_Aim of the task_.
Everything from the line containing "Recreate this object" to the line containing "arm_bulge = 8; // [4:1:12]", both lines included, must be copied exactly; nothing else should be.

_Supplied data_.
((
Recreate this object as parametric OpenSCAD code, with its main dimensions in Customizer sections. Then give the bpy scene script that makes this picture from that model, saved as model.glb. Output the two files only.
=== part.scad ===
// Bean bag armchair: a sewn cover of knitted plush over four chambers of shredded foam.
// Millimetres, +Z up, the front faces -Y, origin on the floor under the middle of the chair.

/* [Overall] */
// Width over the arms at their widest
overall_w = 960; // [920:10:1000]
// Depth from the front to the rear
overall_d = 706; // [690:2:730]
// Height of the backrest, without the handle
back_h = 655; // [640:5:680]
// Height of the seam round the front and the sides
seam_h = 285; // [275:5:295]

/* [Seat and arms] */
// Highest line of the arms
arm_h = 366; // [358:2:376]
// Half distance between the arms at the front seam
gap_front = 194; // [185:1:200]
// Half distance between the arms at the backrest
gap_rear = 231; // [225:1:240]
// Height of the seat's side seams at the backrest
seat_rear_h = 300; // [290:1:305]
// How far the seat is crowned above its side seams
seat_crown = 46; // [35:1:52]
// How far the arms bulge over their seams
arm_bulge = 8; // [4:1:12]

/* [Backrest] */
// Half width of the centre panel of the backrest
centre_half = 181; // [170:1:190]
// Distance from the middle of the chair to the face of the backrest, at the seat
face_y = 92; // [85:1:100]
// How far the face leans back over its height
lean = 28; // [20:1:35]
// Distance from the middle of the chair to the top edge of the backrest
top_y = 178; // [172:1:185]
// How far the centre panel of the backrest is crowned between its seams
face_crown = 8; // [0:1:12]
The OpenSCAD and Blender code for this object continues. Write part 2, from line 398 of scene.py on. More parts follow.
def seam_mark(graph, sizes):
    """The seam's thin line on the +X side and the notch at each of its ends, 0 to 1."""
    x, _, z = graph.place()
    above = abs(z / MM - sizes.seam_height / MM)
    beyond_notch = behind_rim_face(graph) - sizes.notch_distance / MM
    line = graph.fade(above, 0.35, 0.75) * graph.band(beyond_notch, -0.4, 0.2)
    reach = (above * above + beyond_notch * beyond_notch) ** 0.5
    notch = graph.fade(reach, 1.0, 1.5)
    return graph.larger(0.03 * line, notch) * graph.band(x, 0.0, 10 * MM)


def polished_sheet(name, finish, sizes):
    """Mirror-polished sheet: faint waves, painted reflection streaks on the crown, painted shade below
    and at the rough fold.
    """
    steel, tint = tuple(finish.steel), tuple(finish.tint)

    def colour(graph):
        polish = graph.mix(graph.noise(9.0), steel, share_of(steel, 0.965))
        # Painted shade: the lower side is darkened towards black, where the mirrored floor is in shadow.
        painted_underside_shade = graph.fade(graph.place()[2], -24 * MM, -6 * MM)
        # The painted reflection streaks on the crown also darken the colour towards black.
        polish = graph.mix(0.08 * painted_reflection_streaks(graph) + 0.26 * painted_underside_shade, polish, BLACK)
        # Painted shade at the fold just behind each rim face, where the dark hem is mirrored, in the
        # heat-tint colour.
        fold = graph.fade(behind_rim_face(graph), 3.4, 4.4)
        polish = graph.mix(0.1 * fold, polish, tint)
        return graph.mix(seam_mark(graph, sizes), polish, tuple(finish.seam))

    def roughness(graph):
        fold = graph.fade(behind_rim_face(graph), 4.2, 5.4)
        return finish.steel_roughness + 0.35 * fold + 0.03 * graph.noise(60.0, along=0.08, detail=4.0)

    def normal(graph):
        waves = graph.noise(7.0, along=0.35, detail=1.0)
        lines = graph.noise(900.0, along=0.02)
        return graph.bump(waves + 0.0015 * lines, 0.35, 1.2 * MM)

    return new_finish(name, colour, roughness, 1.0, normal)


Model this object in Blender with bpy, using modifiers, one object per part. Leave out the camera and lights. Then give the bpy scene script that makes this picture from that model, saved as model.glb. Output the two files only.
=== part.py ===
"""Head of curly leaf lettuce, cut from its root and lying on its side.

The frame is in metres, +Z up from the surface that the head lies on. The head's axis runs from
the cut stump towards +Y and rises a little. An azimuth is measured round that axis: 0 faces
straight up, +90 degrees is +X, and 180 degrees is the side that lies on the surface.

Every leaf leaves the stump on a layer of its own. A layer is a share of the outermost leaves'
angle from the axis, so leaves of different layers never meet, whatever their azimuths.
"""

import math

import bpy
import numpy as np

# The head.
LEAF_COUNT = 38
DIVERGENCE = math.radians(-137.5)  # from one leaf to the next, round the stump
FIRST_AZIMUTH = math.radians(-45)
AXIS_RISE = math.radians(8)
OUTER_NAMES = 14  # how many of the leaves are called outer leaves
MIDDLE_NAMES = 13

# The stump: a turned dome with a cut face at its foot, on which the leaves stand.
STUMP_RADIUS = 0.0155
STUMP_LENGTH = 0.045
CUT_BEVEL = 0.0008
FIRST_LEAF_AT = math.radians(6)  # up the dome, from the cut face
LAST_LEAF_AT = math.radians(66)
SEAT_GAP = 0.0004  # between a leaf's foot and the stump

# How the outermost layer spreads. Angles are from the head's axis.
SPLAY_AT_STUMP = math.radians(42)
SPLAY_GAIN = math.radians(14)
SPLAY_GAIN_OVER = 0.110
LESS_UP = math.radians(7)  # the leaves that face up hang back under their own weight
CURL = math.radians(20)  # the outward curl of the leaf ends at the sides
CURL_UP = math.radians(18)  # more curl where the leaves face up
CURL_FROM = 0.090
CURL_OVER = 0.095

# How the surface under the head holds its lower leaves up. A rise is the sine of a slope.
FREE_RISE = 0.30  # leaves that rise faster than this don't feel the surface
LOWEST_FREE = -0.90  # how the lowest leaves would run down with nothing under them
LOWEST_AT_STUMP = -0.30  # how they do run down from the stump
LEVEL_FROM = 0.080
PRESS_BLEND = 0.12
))
((
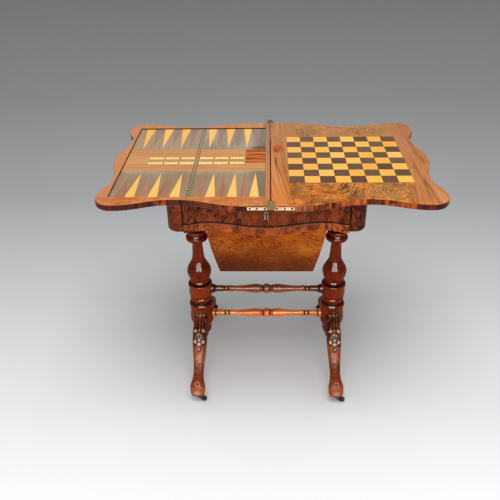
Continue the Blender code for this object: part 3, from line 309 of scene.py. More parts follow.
))
_Task output_.
Recreate this object as parametric OpenSCAD code, with its main dimensions in Customizer sections. Then give the bpy scene script that makes this picture from that model, saved as model.glb. Output the two files only.
=== part.scad ===
// Bean bag armchair: a sewn cover of knitted plush over four chambers of shredded foam.
// Millimetres, +Z up, the front faces -Y, origin on the floor under the middle of the chair.

/* [Overall] */
// Width over the arms at their widest
overall_w = 960; // [920:10:1000]
// Depth from the front to the rear
overall_d = 706; // [690:2:730]
// Height of the backrest, without the handle
back_h = 655; // [640:5:680]
// Height of the seam round the front and the sides
seam_h = 285; // [275:5:295]

/* [Seat and arms] */
// Highest line of the arms
arm_h = 366; // [358:2:376]
// Half distance between the arms at the front seam
gap_front = 194; // [185:1:200]
// Half distance between the arms at the backrest
gap_rear = 231; // [225:1:240]
// Height of the seat's side seams at the backrest
seat_rear_h = 300; // [290:1:305]
// How far the seat is crowned above its side seams
seat_crown = 46; // [35:1:52]
// How far the arms bulge over their seams
arm_bulge = 8; // [4:1:12]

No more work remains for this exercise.